Showing posts with label asiapac books. Show all posts
Showing posts with label asiapac books. Show all posts

Saturday, January 30, 2016

Origins of Chinese Martial Arts

Here's a graphic novel about the history of Chinese martial arts that I bought in a bookstore in Shanghai.


Title: Origins of Chinese Martial Arts
Publisher: Asiapac Books
Date: 2010
Artist: Jack Cheong
Editor: Loh Chong Chai

Nice overview of the Chinese martial arts, mixing prose historical passages with comic-format short stories. The stories are mostly mythical in nature, although some are more historical, including a short biography of Bruce Lee. My favorite of the stories was the origin of Yue Maiden Sword, a tale of a girl who matches martial arts skills with a stick-wielding ape, and goes on to create a whole new style of sword techniques.

If found the very beginning to be a bit shaky, as it gives some vague speculation about the prehistoric beginnings of the fighting arts (accompanied by silly illustrations), but once the book got into the founding of the Shaolin and Wudang schools, it definitely kept my interest.

Jack Cheong's illustration style is clear and vibrant, and nicely captures the martial arts technique. I appreciate his mixing of male and female martial artists on the exercise technique illustrations that the book concludes with.

Rating: 7.5/10

Thursday, June 4, 2015

Sequel to the Journey to the West Volume 1

Here's an English-language graphic novel that I picked up at a used book table at a holiday bazaar in Ho Chi Minh City, Vietnam in late 2014.

Title: Sequel to the Journey to the West
Issue: Volume 1
Date: 1998
Publisher: Asiapac Books
Writer:
Tsai Chih Chung
Artist:
Tsai Chih Chung
Translator: Wu Jingyu


This is an English-language graphic novel from a Taiwanese and a Singaporean publisher that I bought at a flea market in Vietnam. It's based on a classical Chinese novel with an unknown author, which is the sequel to an earlier classical Chinese novel by Ming Dynasty author Wu Cheng'en. The original Journey to the West novel is an adaptation of legends based on the historical journey of Tang Dynasty monk Xuanzang to India.

Need a scorecard yet?

Cartoonist Tsai Chih Chung is known for his humorous interpretations of classical Chinese literature. He works in four-panel vertical comic strips, and his version of Sequel to Journey to the West has a definite newspaper comic strip feel to the jokes and the pacing. The story describes the first steps in the journey of a monkey known as the Lesser Sage and a monk known as Da Dian set out to retrieve the "expository materials" needed for the people of China to gain a better understanding of Buddhism.

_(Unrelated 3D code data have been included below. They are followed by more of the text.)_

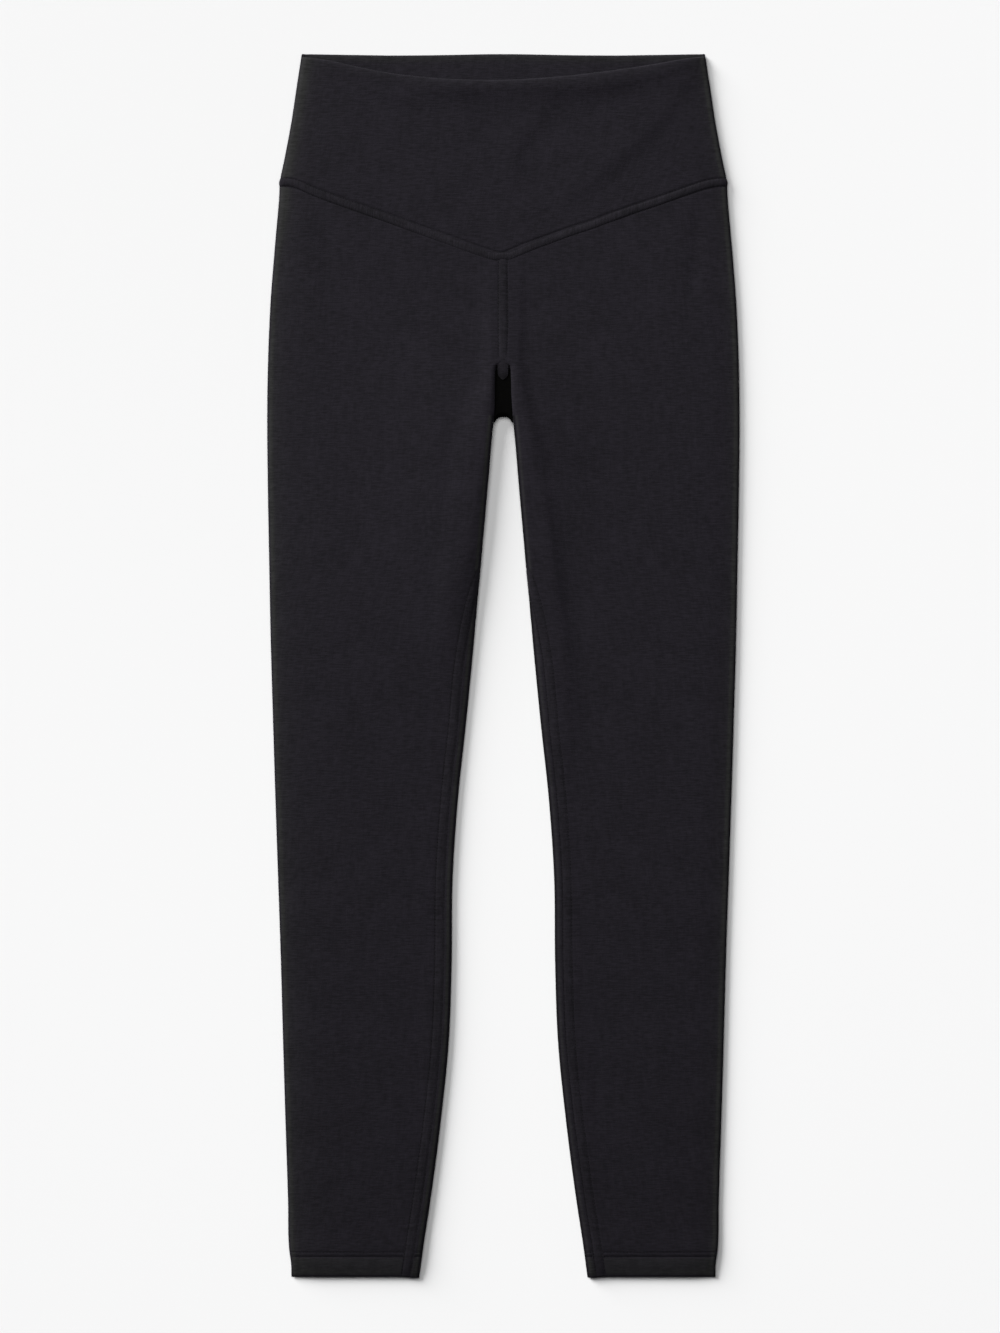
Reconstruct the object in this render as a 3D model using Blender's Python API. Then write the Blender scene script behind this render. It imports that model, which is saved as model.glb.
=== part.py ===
"""Leggings laid flat on a surface, front up, waist towards +Y.

The cloth is five sewn pieces: two wrapped legs, a diamond gusset folded at the crotch, and the
front and back of a doubled high waistband. Each piece is a wall between an outer and an inner
ring at every section. Sizes are in millimetres, heights run from the hem up, and distances
across run from the centre line; the meshes are in metres.
"""

import math
from collections import Counter, namedtuple

import bmesh
import bpy
import numpy as np

MM = 0.001

# Driving sizes
LENGTH = 953.9          # hem to the highest point of the back waistband
CROTCH = 671.0          # hem to the top of the gap between the legs
SLIT_TOP = 706.5        # lower end of the front rise seam
BACK_RISE_END = 712.0   # lower end of the back rise seam
BACK_YOKE = 853.6       # level seam between the back waistband and the legs
SEAM_GAP = 0.3          # distance between neighbouring pieces
LEG_WALL = 1.2          # one layer of brushed jersey
HEM_WALL = 2.0          # the same layer turned up on itself
HEM_DEPTH = 15.8
BAND_WALL = 2.0         # doubled waistband
RIB_HEIGHT = 0.6        # flatlock seams stand this far above the cloth
RIB_TOP = 2.4           # half width of a seam's raised top
RIB_FOOT = 3.5          # half width of a seam at its foot
NOSE = 5.0              # how far the upper half of a fold takes to reach its height
HEEL = 3.0              # how far the lower half of a fold takes to reach the surface below
SHOULDER = 24.0         # width of the soft roll along the side folds
SHOULDER_DROP = 0.7     # height lost across that roll
SEAM_FADE = 6.0         # the inseam stands up fully once it is this far past the inner fold
INSEAM_REACH = 9.0      # distance of the inseam from the inner fold where it lies on the front
GUSSET_BACK = 8.05      # half width of the gusset's back half at the crotch, with its gap
GUSSET_FOLD = 7.8       # half width of the gusset where it is folded
GUSSET_LAP = 7.2        # half width of its front half, which runs under the legs' lips
GUSSET_SAG = 1.2        # how far the folded edge dips towards the legs

CHARCOAL = (0.016, 0.0145, 0.0185)
BAND_CHARCOAL = (0.0165, 0.0150, 0.0190)
GUSSET_BLACK = (0.0030, 0.0030, 0.0032)

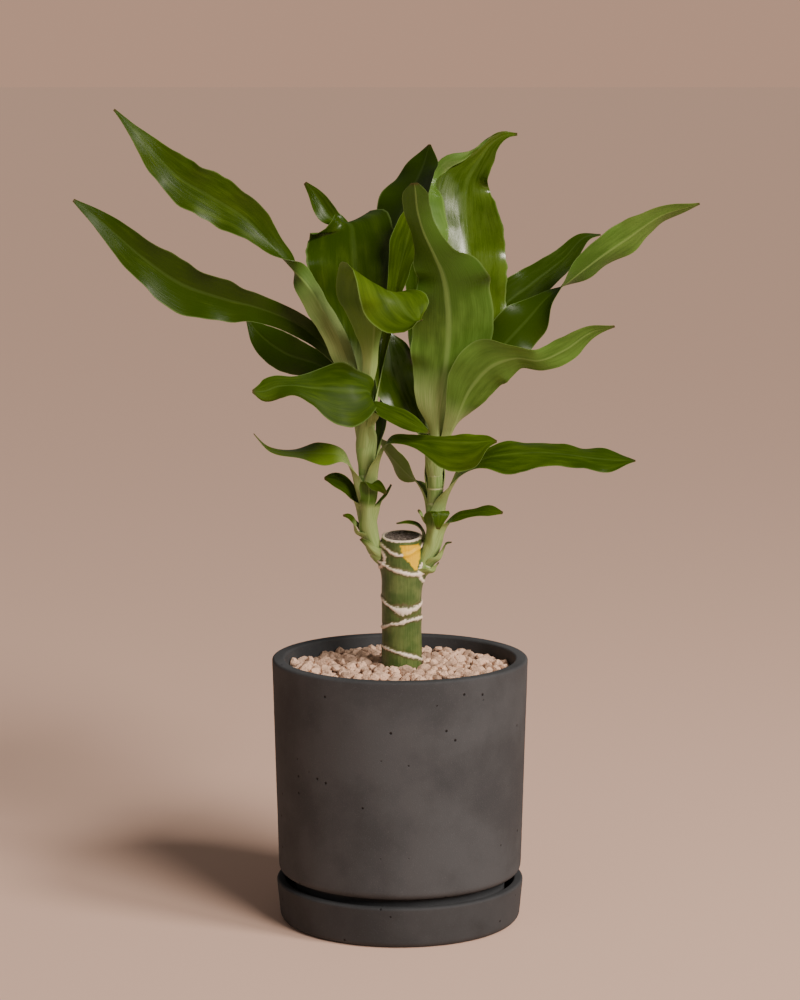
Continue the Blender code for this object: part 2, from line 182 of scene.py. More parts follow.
def calculate(tree, operation, first, second):
    node = addNode(tree, "ShaderNodeMath", operation=operation)
    for socket, value in zip(node.inputs, (first, second)):
        if isinstance(value, bpy.types.NodeSocket):
            tree.links.new(value, socket)
        else:
            socket.default_value = value
    return node.outputs[0]


def startGroup(name, inputs, outputs):
    # a shader node group: inputs are (name, kind, value), outputs are the names of its numbers
    tree = bpy.data.node_groups.new(name, "ShaderNodeTree")
    for socketName, kind, value in inputs:
        socket = tree.interface.new_socket(socketName, in_out="INPUT", socket_type=kind)
        if value is not None:
            socket.default_value = value
    for socketName in outputs:
        tree.interface.new_socket(socketName, in_out="OUTPUT", socket_type="NodeSocketFloat")
    return tree, tree.nodes.new("NodeGroupInput"), tree.nodes.new("NodeGroupOutput")


def addShares(tree, first, firstShare, second, secondShare):
    # first times its share plus second times its share
    return calculate(tree, "ADD", calculate(tree, "MULTIPLY", first, firstShare),
                     calculate(tree, "MULTIPLY", second, secondShare))


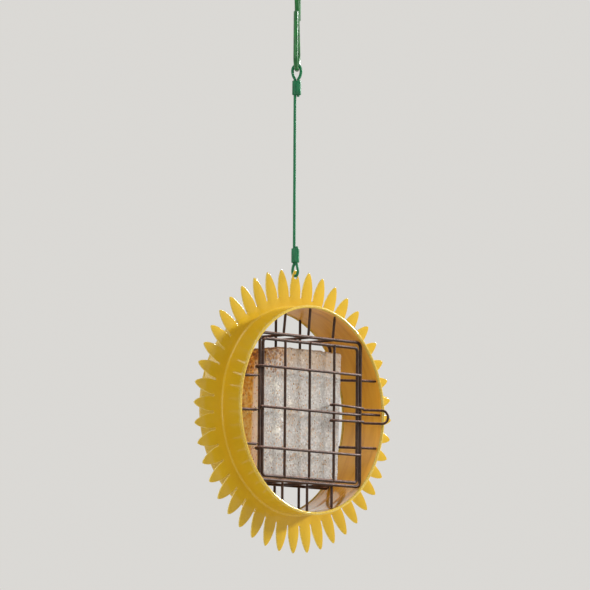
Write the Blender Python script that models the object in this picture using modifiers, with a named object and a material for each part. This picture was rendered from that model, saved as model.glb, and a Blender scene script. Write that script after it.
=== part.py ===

This first volume mostly sets the stage for the journey. The writing is playful, ranging from slapstick to wordplay to political satire and thinly-veiled (and sometimes not veiled at all) references to current events.

There were some good laughs to be had here, but some of the jokes suffer a bit in translation, and the humor is a bit uneven. Tsai Chih Chung mixes in crude bits of toilet humor along with some really clever puns and sarcasm.

This volume is mostly background to the actual quest story to follow.